Since its inception in 1981, the VHI has grown from a handful of members to 60-70 corporate members. This program is a manifestation of the opportunity to understand supply chain, logistics, and transportation. Canada is a trading nation, and so getting products to market is critical to the national economy.

One of the major research initiatives is also focused on how Canada can get its oil to export markets. Two areas the group has focused on are particularly bold and audacious. In seeking to ship oil and gas offshore, Alberta has sought to build pipelines in three directions: Energy East through Quebec, south through the Keystone XL pipeline, and west through the Northern Gateway. After Tuesday night’s results, there is renewed hope that Trump will revive the Keystone XL pipeline, despite the protests in North Dakota. The Energy East pipeline seems to be a challenge, particularly as individuals such as the Mayor of Montreal insisted that “I don’t want it in my backyard”. The Northern Gateway going west through BC has had many challenges.   This leaves one option open: Go North.

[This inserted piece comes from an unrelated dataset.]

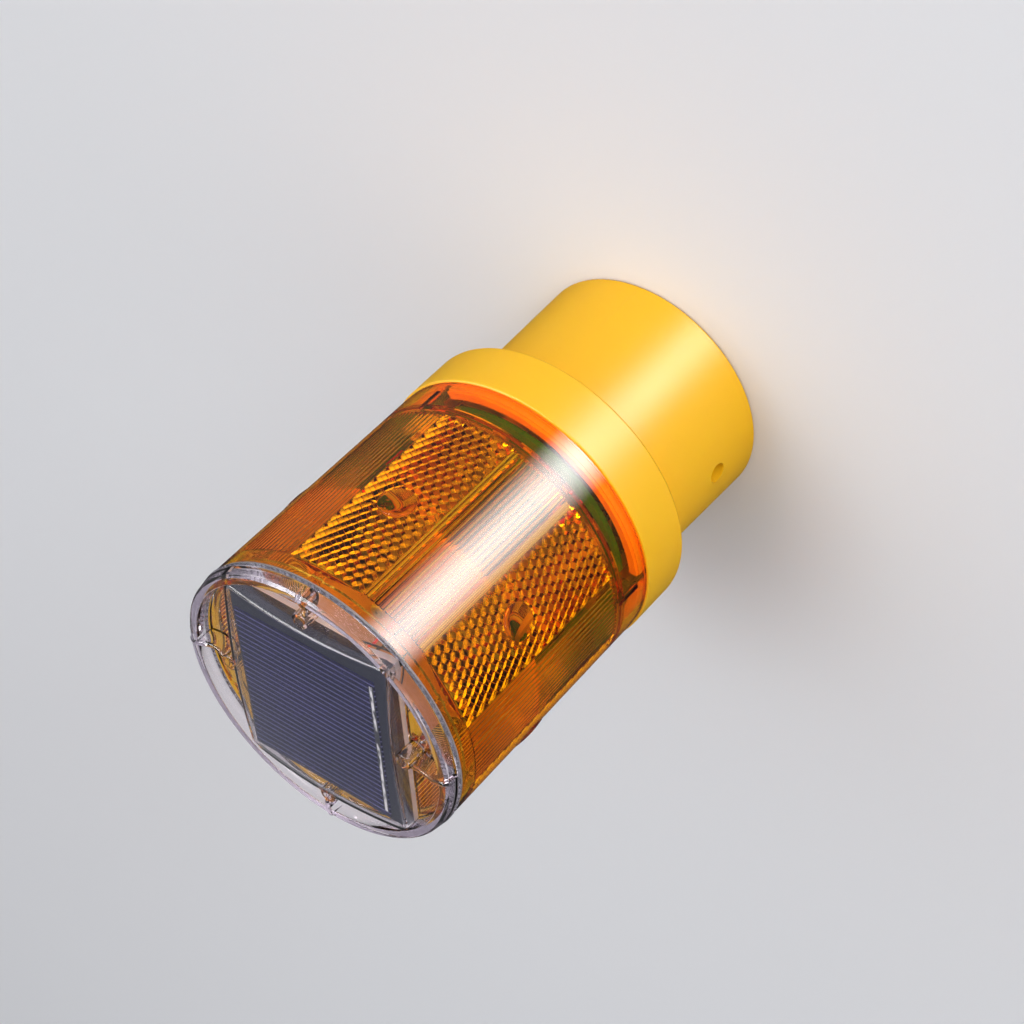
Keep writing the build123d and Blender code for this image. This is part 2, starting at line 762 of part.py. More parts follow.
def switch_slider():
    """Slider at its off stop: a carriage in the can and a grooved stem down to the finger well."""
    rest_x = -switch_travel / 2
    carriage_low = bracket_top + carriage_clearance
    carriage = block(carriage_length, carriage_width, carriage_low,
                     carriage_low + carriage_thickness, rest_x, switch_middle_y)
    stem = block(slider_length, slider_width, slider_tip_height, carriage_low, rest_x,
                 switch_middle_y)
    stem = fillet(stem.faces().sort_by(Axis.Z)[0].edges(), slider_rounding)
    for number in (-1, 0, 1):
        groove_x = rest_x + number * slider_groove_pitch
        stem -= Pos(groove_x, switch_middle_y, slider_tip_height) * Rot(quarter_turn, 0, 0) * Cylinder(
            slider_groove_depth, slider_width + overrun)
    return carriage + stem


def control_chip():
    """Eight-legged chip."""
    low = board_top + chip_gap
    chip = block(chip_length, chip_width, low, low + chip_height, chip_place_x, chip_place_y)
    chip = chamfer(chip.faces().sort_by(Axis.Z)[-1].edges(), chip_leg_width / 2)
    leg_reach = 2 * chip_leg_width
    for number in range(chip_leg_count):
        x = chip_place_x + (number - (chip_leg_count - 1) / 2) * chip_leg_pitch
        for side in (-1, 1):
            y = chip_place_y + side * (chip_width / 2 + chip_leg_width / 2)
            chip += block(chip_leg_width, chip_leg_width, board_top, low + chip_height / 2, x, y)
            chip += block(chip_leg_width, leg_reach, low + chip_height / 2 - chip_leg_width,
                          low + chip_height / 2, x, y - side * chip_leg_width / 2)
    return chip


def inductor():
    """Drum core: two rims and a wound waist."""
    outline = [(0, board_top), (inductor_radius, board_top),
               (inductor_radius, board_top + inductor_rim),
               (inductor_waist_radius, board_top + inductor_rim),
               (inductor_waist_radius, board_top + inductor_height - inductor_rim),
               (inductor_radius, board_top + inductor_height - inductor_rim),
               (inductor_radius, board_top + inductor_height), (0, board_top + inductor_height)]
    return Pos(inductor_place_x, inductor_place_y, 0) * turned(outline)


def capacitor():
    """Upright can with a crimp groove."""
    groove_low = board_top + capacitor_groove_height
    groove_high = groove_low + 2 * capacitor_groove_depth
    waist = capacitor_radius - capacitor_groove_depth
    top = board_top + capacitor_height
    outline = [(0, board_top), (capacitor_radius, board_top), (capacitor_radius, groove_low),
               (waist, groove_low), (waist, groove_high), (capacitor_radius, groove_high),
               (capacitor_radius, top), (0, top)]
    can = turned(outline, [((capacitor_radius, top), capacitor_rounding)])
    return Pos(capacitor_place_x, capacitor_place_y, 0) * can


def resistors():
    """A row of small resistors lying on the board, each on its two bent legs."""
    group = []
    for number in range(resistor_count):
        x = resistor_place_x + number * resistor_pitch
        z = board_top + resistor_radius
        body = Pos(x, resistor_place_y, z) * Rot(quarter_turn, 0, 0) * Cylinder(
            resistor_radius, resistor_length)
        half = resistor_leg_span / 2
        wire = Pos(x, resistor_place_y, z) * Rot(quarter_turn, 0, 0) * Cylinder(
            resistor_leg_radius, resistor_leg_span)
        group_part = body + wire
        for side in (-1, 1):
            leg_y = resistor_place_y + side * (half - resistor_leg_radius)
            group_part += column(resistor_leg_radius, board_top, z, x, leg_y)
        group.append(group_part)
    return Compound(children=group)


def lead_plug():
    """Open-topped housing of the lead connector, with its row of pins."""
    plug = block(plug_length, plug_width, board_top, board_top + plug_height,
                 plug_place_x, plug_place_y)
    plug -= block(plug_length - 2 * plug_wall, plug_width - 2 * plug_wall, board_top + plug_floor,
                  board_top + plug_height + overrun, plug_place_x, plug_place_y)
    for number in (-1, 0, 1):
        plug += column(terminal_radius, board_top + plug_floor / 2, board_top + plug_height - plug_wall,
                       plug_place_x + number * chip_leg_pitch, plug_place_y)
    return plug


def lead(name, points):
    """An insulated lead: straight runs joined by tangent arcs, as large as the runs allow."""
    vectors = [Vector(*point) for point in points]
    radii = []
    for before, corner, after in zip(vectors, vectors[1:], vectors[2:]):
        arriving = corner - before
        leaving = after - corner
        turn = math.radians(arriving.get_angle(leaving))
        shorter = min(arriving.length, leaving.length)
        radii.append(lead_bend_share * shorter / math.tan(turn / 2))
    path = FilletPolyline(*points, radius=radii)
    section = Plane(origin=path @ 0, z_dir=path % 0) * Circle(lead_radius)
    tube = sweep(section, path=path)
    expected = math.pi * lead_radius ** 2 * path.length
    print(name, "radii", [round(radius, 1) for radius in radii],
          "length", round(path.length, 1), "volume share", round(tube.volume / expected, 4))
    return tube


# Leads from the battery's tabs, straight out and then up to the board
tab_face = tray_inner_length / 2
tab_lead_height = floor_top + contact_tab_height - battery_lead_drop
tab_lead_reach = tab_face + battery_lead_reach
lead_routes = {}
for lead_name, side in (("battery_lead_red", 1), ("battery_lead_black", -1)):
    lead_routes[lead_name] = [(side * tab_face, battery_middle_y, tab_lead_height),
                              (side * tab_lead_reach, battery_middle_y, tab_lead_height),
                              (side * tab_lead_reach, battery_middle_y, board_height)]

# Leads that run down from one height to another: each point is a place in plan and
# the share of the drop that is behind it
terminal_top = switch_top + terminal_length
drop_shares = {
    "switch_lead_one": (board_height, terminal_top,
                        [(-1.7, 19.6, 0), (-1.7, 19.6, 0.35), (0, 18.0, 0.65), (0, 18.0, 1)]),
    "switch_lead_two": (board_height, terminal_top,
                        [(5.7, 19.6, 0), (5.7, 19.6, 0.35), (4.0, 18.0, 0.65), (4.0, 18.0, 1)]),
    "solar_lead_red": (panel_under, board_top,
                       [(2.6, 0, 0), (2.6, 0, 0.154), (3.6, 2.2, 0.336), (2.0, -1.0, 0.517),
                        (3.2, -3.6, 0.685), (8.0, -2.4, 0.824), (9.6, 1.0, 0.908), (9.6, 1.0, 1)]),
    "solar_lead_black": (panel_under, board_top,
                         [(-2.6, 0, 0), (-2.6, 0, 0.168), (-1.4, -2.4, 0.35), (-2.4, 0.8, 0.517),
                          (-1.0, 3.0, 0.671), (2.6, 6.4, 0.81), (4.4, 8.8, 0.901), (4.4, 8.8, 1)]),
    "lamp_lead_red": (light_board_under, board_top,
                      [(-8.0, -2.0, 0), (-8.0, -2.0, 0.281), (-10.6, 0.6, 0.573), (-8.0, 2.8, 0.822),
                       (-8.0, 2.8, 1)]),
    "lamp_lead_black": (light_board_under, board_top,
                        [(-8.0, -6.0, 0), (-8.0, -6.0, 0.251), (-6.0, -9.2, 0.543), (-8.6, -9.4, 0.807),
                         (-8.6, -9.4, 1)]),
}
for lead_name, (start_height, end_height, stops) in drop_shares.items():
    drop = start_height - end_height
    lead_routes[lead_name] = [(x, y, start_height - drop * share) for x, y, share in stops]

nodes = {
    "base_housing": base_housing(),
    "amber_lens": amber_lens(),
    "solar_cover": solar_cover(),
    "lens_seal": lens_seal(),
    "cover_seal": cover_seal(),
    "solar_laminate": solar_laminate(),
    "solar_cell": solar_cell(),
    "cell_ribbon": cell_ribbon(),
    "panel_sealant": panel_sealant(),
    "control_board": control_board(),
    "light_board": light_board(),
    "board_standoffs": standoffs(),
    "lens_screws": screws(post_places, socket_depth + floor_thickness / 2, lens_screw_length, False),
    "board_screws": screws(board_boss_places, board_top, board_screw_length, True),
    "standoff_screws_low": screws(standoff_places, board_height, board_screw_length, False),
    "standoff_screws_high": screws(standoff_places, light_board_top, board_screw_length, True),
    "switch_body": switch_body(),
    "switch_slider": switch_slider(),
    "switch_screws": bracket_screws(),
    "battery_cell": battery_cell(),
    "battery_tray": battery_tray(),
    "battery_contact_plus": contact_plate(1),
    "battery_contact_minus": contact_plate(-1),
    "battery_spring": battery_spring(),
    "control_chip": control_chip(),
    "inductor": inductor(),
    "capacitor": capacitor(),
    "resistors": resistors(),
    "lead_plug": lead_plug(),
}
for lamp_number, lamp_angle in enumerate(ring_angles(panel_count, panel_first_angle), start=1):
    nodes[f"lamp_{lamp_number}"] = lamp(lamp_angle)
for lead_name, lead_points in lead_routes.items():
    nodes[lead_name] = lead(lead_name, lead_points)

os.makedirs("parts", exist_ok=True)
for node_name, node_solid in nodes.items():
    export_step(node_solid, f"parts/{node_name}.step")
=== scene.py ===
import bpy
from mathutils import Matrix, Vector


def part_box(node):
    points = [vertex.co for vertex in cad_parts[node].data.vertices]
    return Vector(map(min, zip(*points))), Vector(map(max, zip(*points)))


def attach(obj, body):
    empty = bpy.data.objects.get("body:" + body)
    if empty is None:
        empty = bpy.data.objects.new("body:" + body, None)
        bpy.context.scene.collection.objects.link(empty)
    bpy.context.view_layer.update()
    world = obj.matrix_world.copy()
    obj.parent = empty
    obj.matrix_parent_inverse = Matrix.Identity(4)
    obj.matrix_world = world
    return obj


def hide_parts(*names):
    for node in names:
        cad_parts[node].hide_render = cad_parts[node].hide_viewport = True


bl_info = {
    "name": "Barricade Warning Light",
    "version": (1, 0, 0),
    "blender": (4, 5, 0),
    "location": "View3D > Sidebar > Warning Light",
    "description": "Builds the visible pieces of a solar warning light round its fixed frame",
    "category": "Add Mesh",
}

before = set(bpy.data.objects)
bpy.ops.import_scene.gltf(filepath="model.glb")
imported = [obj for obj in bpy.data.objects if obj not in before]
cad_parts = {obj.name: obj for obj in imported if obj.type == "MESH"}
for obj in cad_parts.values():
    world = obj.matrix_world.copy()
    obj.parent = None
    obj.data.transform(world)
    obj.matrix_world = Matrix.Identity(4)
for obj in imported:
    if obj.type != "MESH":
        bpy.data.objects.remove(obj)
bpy.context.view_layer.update()        # the meshes of the imported lamp, now in world space

import math

import bmesh
import bpy
from mathutils import Matrix, Vector
from mathutils.geometry import delaunay_2d_cdt

LAMP_BODY = "lamp"

# Sizes below are in millimetres, and meshes are written in metres
MM = 0.001
TINY = 0.0001
FULL_TURN = 2 * math.pi


def node_box(node):
    """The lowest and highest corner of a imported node, in millimetres."""
    low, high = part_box(node)
    return low / MM, high / MM


# Heights and radii of the lamp, from the frame
LENS_LOW, LENS_HIGH = node_box("amber_lens")
LENS_TOP = LENS_HIGH.z
HEAD_RADIUS = LENS_HIGH.x
POST_FOOT = LENS_LOW.z
SPIGOT_TOP = node_box("base_housing")[1].z
CROWN_HEIGHT = node_box("solar_cover")[1].z
COVER_FOOT = node_box("cover_seal")[1].z
LAMP_TIP_RISE = 2.9
BULGE_HEIGHT = node_box("lamp_1")[1].z - LAMP_TIP_RISE
RIBBON_LOW, RIBBON_HIGH = node_box("cell_ribbon")

# The lens in section
SPIGOT_HEIGHT = 3.4
FLANGE_HEIGHT = 12.0
FLANGE_CHAMFER = 0.3
LENS_WALL = 2.0
LENS_FLARE = 0.2
LEDGE_WIDTH = 2.9
LEDGE_CHAMFER = 0.4
BAND_HEIGHT = 3.8
FLANGE_LOW = SPIGOT_TOP - SPIGOT_HEIGHT
FLANGE_TOP = FLANGE_LOW + FLANGE_HEIGHT
FLANGE_RADIUS = HEAD_RADIUS - LENS_FLARE
LEDGE_RADIUS = FLANGE_RADIUS - LENS_WALL - LEDGE_WIDTH
BODY_TOP = LENS_TOP - BAND_HEIGHT
POST_RADIUS = 2.5
POST_INSET = 3.2
POST_CIRCLE = FLANGE_RADIUS - LENS_WALL - POST_INSET
POST_BORE = 1.45
POST_BORE_DEPTH = 8.8
POST_ANGLES = (60, 180, 300)
POST_STEPS = 48
WEB_WIDTH = 1.8

# Six reflector fields inside the wall, with flutes between them
FIELD_COUNT = 6
FIELD_FIRST_ANGLE = 30
FIELD_HALF_ANGLE = 15.6
FIELD_LOW = 73.8
FIELD_HIGH = 134.5
PRISM_WALL = 1.2
PRISM_SIGN = -1
STEP_WIDTH = 0.06
FLUTE_WALL = 1.5
FLUTE_LOW = 74.2
FLUTE_END = 0.4
FLUTE_FACES = 6
FLUTES_PER_HALF = 5.5
RIDGE_WIDTH = 1.1
RIDGE_HEIGHT = 0.55
WINDOW_RADIUS = 5.0
WINDOW_WALL = 1.5
WINDOW_BELLY = 0.9
WINDOW_RINGS = (0.15, 0.3, 0.45, 0.6, 0.75, 0.9)
BULGE_STEP = 0.1
ROUNDED_DEPTH = 0.4
WALL_PLAY = 0.01
LEVEL_FACE = 0.9
LENS_SMOOTHING = 30
COVER_SMOOTHING = 32
BULGE_RINGS = (0.2, 0.4, 0.6, 0.8, 0.92, 1)
UNROLL_RADIUS = (FLANGE_RADIUS + HEAD_RADIUS) / 2
FIELD_HALF = math.radians(FIELD_HALF_ANGLE) * UNROLL_RADIUS
SECTOR_HALF = FULL_TURN / FIELD_COUNT / 2 * UNROLL_RADIUS
DEGREE = math.radians(1) * UNROLL_RADIUS
HALF_SECTOR_DEGREES = 180 // FIELD_COUNT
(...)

The Alberta government asked the Van Horne Institute to examine the case for building a railway from the Oil Sands fields of Fort McMurray to the Delta junction in Alaska. Their economic model envisioned using 196 cars with distributed locomotive power, with six to nine trains of that nature running 24-7. The goal would be to create a logistics channel capable of exporting 1M to 1.5 M barrels a day of bitumen. The bitumen would be heated in tanks in McMurray and unloaded in heated tanks at Delta Junction, where the Alaska Pipeline connects with the Alaska Railway system,which goes to the port of Valdez. The proposition of the study would be to have the bitumen mixed with product coming off the north slope, and offshored to customers by ships in Valdez.

The study was conducted with the University of Alaska and involved the potentially affected Indian communities, with engagement to understand and communicate what this would mean to them financially and socially. The project would involve a purpose-built railway going from Fort McMurray to Delta Junction, spanning almost 3000 kilometers. The team was not sure that the Alaska Pipeline would be interested in taking Canadian oil into their system. The projected cost was in the range of $CDN 24-30B.

The study is online at the Van Horne Institute. The study has been picked up by the Alberta to Alaska pipeline, and they have First Nations money to look at a feasibility study, for construction of the service. Their estimates are in the range of $CDN 14-20B.

Other issues the VHI is examining include congestion management, and the proposal for highway tolls and privatization of highways in Canada to generate government revenue. The other issue is the emergence of infrastructure banks, which are done all over the world. Infrastructure banks are developed to create pools of capital, to generate returns on investments in logistics infrastructure.

These are all topics that will surely shape the discussions between the US and Canada in the months ahead. We all remain on the edge of our seat this week as we wait on how Donald Trump’s forms his cabinets. But one thing is for sure: big changes are ahead for the Canadian oil and gas industry.